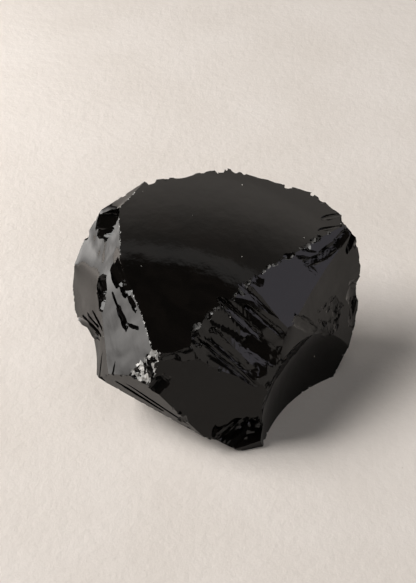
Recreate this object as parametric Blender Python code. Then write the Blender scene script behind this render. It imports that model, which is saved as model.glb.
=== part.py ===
"""Obsidian chunk: one palm-sized lump of volcanic glass, broken on every side.

The stone is carved the way it broke. A raw block is set on the ground, and one
fracture after another takes a slab or a scoop of glass off it. Each fracture is
given from the heart of the stone: the way its face looks out (heading and rise),
how far the face lies from the heart (reach), and how strongly it is dished.
Units are metres, +Z is up, and the ground is z = 0.
"""

from math import cos, radians, sin, sqrt
from typing import NamedTuple

import bmesh
import bpy
from mathutils import Matrix, Vector

MM = 0.001

# Driving dimensions
HEART = Vector((-0.3, -0.3, 24.0)) * MM
BLOCK_SIDE = 110 * MM
SHEET_SIDE = 130 * MM
SHEET_CELLS = 16
SLAB_DEPTH = 60 * MM
SCOOP_RADIUS_LIMIT = 60 * MM
SCOOP_SEGMENTS = 40
SCOOP_RINGS = 20

# Colour and finish of the glass
GLASS_COLOUR = (0.008, 0.0075, 0.007, 1.0)
GLASS_ROUGHNESS = 0.06
GLASS_IOR = 1.49


class Fracture(NamedTuple):
    """One broken face, seen from the heart of the stone.

    heading is the compass bearing of the outward normal in degrees, from +X
    towards +Y. rise is its angle above the horizon. reach is in millimetres.
    bowl is the radius of the dish in millimetres: positive is a hollow scooped
    into the stone, negative swells outwards, and 0 is flat.
    """

    name: str
    heading: float
    rise: float
    reach: float
    bowl: float = 0.0


FRACTURES = (
    # The foot that the stone lies on, and the broad mirror-like top
    Fracture("foot", 0, -90, 24),
    Fracture("crown", -80, 75, 16.5, -400),
    # Left side, from the top rim down to the ground
    Fracture("brow", 155, 52, 36, 500),
    Fracture("shoulder", -170, 35, 30.5, 400),
    Fracture("cheek", -150, 31, 28, 350),
    Fracture("jaw", -162, 14, 31.5, 350),
    Fracture("jaw_notch", -171, -21, 30.5, 15),
    Fracture("left_flank", 174, -22, 40, -300),
    Fracture("left_keel", -170, -39, 37),
    # Front, with the crushed corner and the undercut towards the ground
    Fracture("front", -86, 11, 27, 450),
    Fracture("crushed_corner", -115, 18, 32),
    Fracture("sliver", -120, -16, 32.5),
    Fracture("front_keel", -133, -48, 29.5),
    Fracture("chin", -75, -8, 34),
    # Right front: the rippled fan and the planes round it
    Fracture("fan", -65, 38, 17.5, 35),
    Fracture("fan_high", -54, 54, 18, 300),
    Fracture("ear", -48, 53, 19.5, 350),
    Fracture("temple", -33, 14, 25, 300),
    Fracture("side", -51, 32, 22.5, 200),
    Fracture("hollow", -36, -13, 24.5, 40),
    # Back, from right to left
    Fracture("right_flank", 49, 0, 38, -200),
    Fracture("right_keel", 2, -24, 40.5),
    Fracture("back_right", 48, -24, 31, 200),
    Fracture("back", 74, -11, 25, 200),
    Fracture("back_left", 103, -10, 24.5, 250),
    Fracture("back_keel", 80, -36, 21.5, 120),
    Fracture("left_back", 142, -10, 40, -200),
)


def clear_scene():
    """Remove every object that the file starts with."""
    for obj in list(bpy.data.objects):
        bpy.data.objects.remove(obj, do_unlink=True)


def new_collection(name):
    """Make a collection in the scene and return it."""
    collection = bpy.data.collections.new(name)
    bpy.context.scene.collection.children.link(collection)
    return collection


def new_object(name, bm, collection):
    """Turn a bmesh into an object in the given collection and return it."""
    mesh = bpy.data.meshes.new(name)
    bm.to_mesh(mesh)
    bm.free()
    obj = bpy.data.objects.new(name, mesh)
    collection.objects.link(obj)
    return obj


def face_frame(fracture):
    """Return the matrix that sets local +Z on the fracture's outward normal."""
    heading = radians(fracture.heading)
    rise = radians(fracture.rise)
    normal = Vector((cos(rise) * cos(heading), cos(rise) * sin(heading), sin(rise)))
    turn = normal.to_track_quat("Z", "Y").to_matrix().to_4x4()
    return Matrix.Translation(HEART + normal * fracture.reach * MM) @ turn


def dish_height(distance, bowl):
    """Height of a dished sheet at a distance from its middle, 0 when it is flat."""
    if bowl == 0:
        return 0.0
    radius = abs(bowl)
    return (radius - sqrt(radius * radius - distance * distance)) * bowl / radius


def slab_cutter(fracture, collection):
    """Make the slab of glass that lies outside one flat or gently dished face."""
    bm = bmesh.new()
    bmesh.ops.create_grid(bm, x_segments=SHEET_CELLS, y_segments=SHEET_CELLS, size=SHEET_SIDE / 2)
    for vert in bm.verts:
        vert.co.z = dish_height(vert.co.xy.length, fracture.bowl * MM)
    lid = bmesh.ops.extrude_face_region(bm, geom=bm.faces[:])
    for item in lid["geom"]:
        if isinstance(item, bmesh.types.BMVert):
            item.co.z = SLAB_DEPTH
    bmesh.ops.recalc_face_normals(bm, faces=bm.faces[:])
    cutter = new_object(fracture.name + "_slab", bm, collection)
    cutter.matrix_world = face_frame(fracture)
    return cutter


def scoop_cutter(fracture, collection):
    """Make the ball whose surface is a deeply scooped face."""
    radius = fracture.bowl * MM
    bm = bmesh.new()
    bmesh.ops.create_uvsphere(bm, u_segments=SCOOP_SEGMENTS, v_segments=SCOOP_RINGS, radius=radius)
    cutter = new_object(fracture.name + "_scoop", bm, collection)
    cutter.matrix_world = face_frame(fracture) @ Matrix.Translation((0, 0, radius))
    return cutter


def glass_material():
    """Make the dark, glossy glass."""
    material = bpy.data.materials.new("obsidian")
    material.use_nodes = True
    shader = material.node_tree.nodes["Principled BSDF"]
    shader.inputs["Base Color"].default_value = GLASS_COLOUR
    shader.inputs["Roughness"].default_value = GLASS_ROUGHNESS
    shader.inputs["Metallic"].default_value = 0.0
    shader.inputs["IOR"].default_value = GLASS_IOR
    return material


def raw_block(collection):
    """Make the block that the stone is broken out of, with the heart in its middle."""
    bm = bmesh.new()
    bmesh.ops.create_cube(bm, size=BLOCK_SIDE)
    block = new_object("obsidian_chunk", bm, collection)
    block.location = HEART
    return block


def break_off(stone, cutter):
    """Take one cutter's volume off the stone."""
    cutter.hide_render = True
    cutter.display_type = "WIRE"
    cut = stone.modifiers.new(cutter.name, "BOOLEAN")
    cut.operation = "DIFFERENCE"
    cut.solver = "EXACT"
    cut.object = cutter


def build():
    """Build the stone."""
    clear_scene()
    parts = new_collection("obsidian_chunk")
    cutters = new_collection("cutters")
    stone = raw_block(parts)
    stone.data.materials.append(glass_material())
    for fracture in FRACTURES:
        deep = 0 < fracture.bowl * MM < SCOOP_RADIUS_LIMIT
        make_cutter = scoop_cutter if deep else slab_cutter
        break_off(stone, make_cutter(fracture, cutters))


build()
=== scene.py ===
"""Looks of the obsidian chunk: its broken glass surface, floor, light and camera.

The stone is broken the way the real one was. A raw block is cut by one fracture
sheet after another; each sheet is a Geometry Nodes surface that carries the dish,
swell, ripples, hackles and steps of its own face. The softest ridges are rounded,
single scars are struck where the stone has them, random flakes come off its other
sides, and small chips come off along the ridges. Lengths named in millimetres are
turned into metres with MM.
"""

import logging
import math
from dataclasses import dataclass
from enum import Enum

import bpy
import numpy as np
from mathutils import Matrix, Vector
from mathutils.bvhtree import BVHTree
from mathutils.kdtree import KDTree


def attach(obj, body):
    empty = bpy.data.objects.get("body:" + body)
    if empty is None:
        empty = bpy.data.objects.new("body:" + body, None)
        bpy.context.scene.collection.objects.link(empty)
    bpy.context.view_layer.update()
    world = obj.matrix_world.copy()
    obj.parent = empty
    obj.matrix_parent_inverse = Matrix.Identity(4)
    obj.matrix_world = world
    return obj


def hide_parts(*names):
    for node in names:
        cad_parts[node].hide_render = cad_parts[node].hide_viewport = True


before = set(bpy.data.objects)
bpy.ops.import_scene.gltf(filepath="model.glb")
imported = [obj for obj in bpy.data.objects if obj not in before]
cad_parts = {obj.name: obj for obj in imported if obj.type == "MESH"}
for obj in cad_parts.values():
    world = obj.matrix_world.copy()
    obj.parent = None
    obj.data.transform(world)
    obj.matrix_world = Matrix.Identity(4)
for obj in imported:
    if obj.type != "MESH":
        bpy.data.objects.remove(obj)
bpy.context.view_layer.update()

Socket = bpy.types.NodeSocket
Tree = bpy.types.NodeTree
LOG = logging.getLogger("obsidian")
MM = 0.001
NODE = "obsidian_chunk"
BODY = "root"
PIECE = "obsidian_surface"

# The block that the stone is broken from, round the stone's heart, and its cutters
HEART = Vector((-0.3, -0.3, 24.0)) * MM
BLOCK_SIDE = 110 * MM
SHEET_REACH = 64 * MM
SLAB_DEPTH = 62 * MM

# Face marks: a fracture's place in its list, or one of these plus that of a run of
# chips or of a group of scars
FIRST_CHIP_MARK = 100
FIRST_SCAR_MARK = 200

# Edges sharper than this stay sharp, and seeds of two draws in a tree lie this far apart
SHARP_ANGLE = math.radians(24)
SEED_GAP = 101


# ----------------------------------------------------------------------------
# Node tree helpers
# ----------------------------------------------------------------------------


def live(sockets: object) -> list[Socket]:
    """Return the enabled sockets of one side of a node, in order."""
    return [socket for socket in sockets if socket.enabled]


class TreeWriter:
    """Writes nodes into a node tree with short calls.

    Attributes:
        tree: The tree.
    """

    def __init__(self, tree: Tree) -> None:
        """Take the tree to write into."""
        self.tree = tree

    def node(self, kind: str, **settings: object) -> bpy.types.Node:
        """Add a node.

        Args:
            kind: The node's type name.
            **settings: Properties to set on the node.

        Returns:
            The new node.
        """
        made = self.tree.nodes.new(kind)
        for key, value in settings.items():
            setattr(made, key, value)
        return made

    def feed(self, socket: Socket, value: object) -> None:
        """Link a socket to another, or set its value.

        Args:
            socket: The input socket.
            value: An output socket, or a constant.
        """
        if isinstance(value, Socket):
            self.tree.links.new(value, socket)
        else:
            socket.default_value = value

    def fill(self, made: bpy.types.Node, values: dict[str, object]) -> bpy.types.Node:
        """Feed inputs of a node by name.

        Args:
            made: The node.
            values: Sockets or constants by input name.

        Returns:
            The same node.
        """
        for name, value in values.items():
            self.feed(made.inputs[name], value)
        return made

    def call(self, kind: str, *values: object, **settings: object) -> Socket:
        """Add a node, fill its enabled inputs in order and return its first enabled output.

        Args:
            kind: The node's type name.
            *values: Sockets or constants.
            **settings: Properties to set on the node.

        Returns:
            The result socket.
        """
        made = self.node(kind, **settings)
        for socket, value in zip(live(made.inputs), values):
            self.feed(socket, value)
        return live(made.outputs)[0]

    def math(self, operation: str, *values: object) -> Socket:
        """Return the result of a math node."""
        return self.call("ShaderNodeMath", *values, operation=operation)

    def vector(self, operation: str, *values: object) -> Socket:
        """Return the result of a vector math node."""
        return self.call("ShaderNodeVectorMath", *values, operation=operation)

    def combine(self, x: object, y: object, z: object) -> Socket:
        """Return a vector made of three numbers or sockets."""
        return self.call("ShaderNodeCombineXYZ", x, y, z)

    def split(self, value: object) -> list[Socket]:
        """Return the three parts of a vector."""
        return list(self.fill(self.node("ShaderNodeSeparateXYZ"), {"Vector": value}).outputs)

    def smooth_step(self, value: object, low: object, high: object) -> Socket:
        """Return 0 below low and 1 above high, with a smooth rise between them."""
        return self.call("ShaderNodeMapRange", value, low, high, interpolation_type="SMOOTHSTEP")

    def noise(self, at: object, scale: object, detail: float = 2.0, rough: float = 0.5) -> Socket:
        """Return smooth noise around 0.5.

        Args:
            at: Where to read it.
            scale: Features per metre, or per unit of at.
            detail: Octaves.
            rough: Strength of the finer octaves.

        Returns:
            The noise value.
        """
        return self.call("ShaderNodeTexNoise", at, scale, detail, rough, noise_dimensions="3D")

    def noise_vector(self, at: object, scale: object, detail: float, rough: float = 0.5) -> Socket:
        """Return smooth noise around 0.5 in three directions.

        Args:
            at: Where to read it.
            scale: Features per metre, or per unit of at.
            detail: Octaves.
            rough: Strength of the finer octaves.

        Returns:
            The noise vector.
        """
        made = self.node("ShaderNodeTexNoise", noise_dimensions="3D")
        values = {"Vector": at, "Scale": scale, "Detail": detail, "Roughness": rough}
        return self.fill(made, values).outputs["Color"]

    def cells(self, at: object, scale: object) -> bpy.types.Node:
        """Return a Voronoi node of random cells."""
        made = self.node("ShaderNodeTexVoronoi", voronoi_dimensions="3D", feature="F1")
        return self.fill(made, {"Vector": at, "Scale": scale})


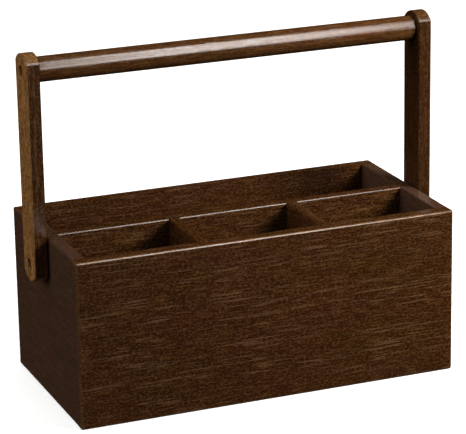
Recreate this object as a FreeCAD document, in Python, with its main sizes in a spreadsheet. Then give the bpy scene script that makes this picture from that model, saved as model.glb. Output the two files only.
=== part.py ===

+--

_AIM_
Return each line in the records that holds the string "update".

_ANSWER TO THIS EXERCISE_
    bpy.context.view_layer.update()
bpy.context.view_layer.update()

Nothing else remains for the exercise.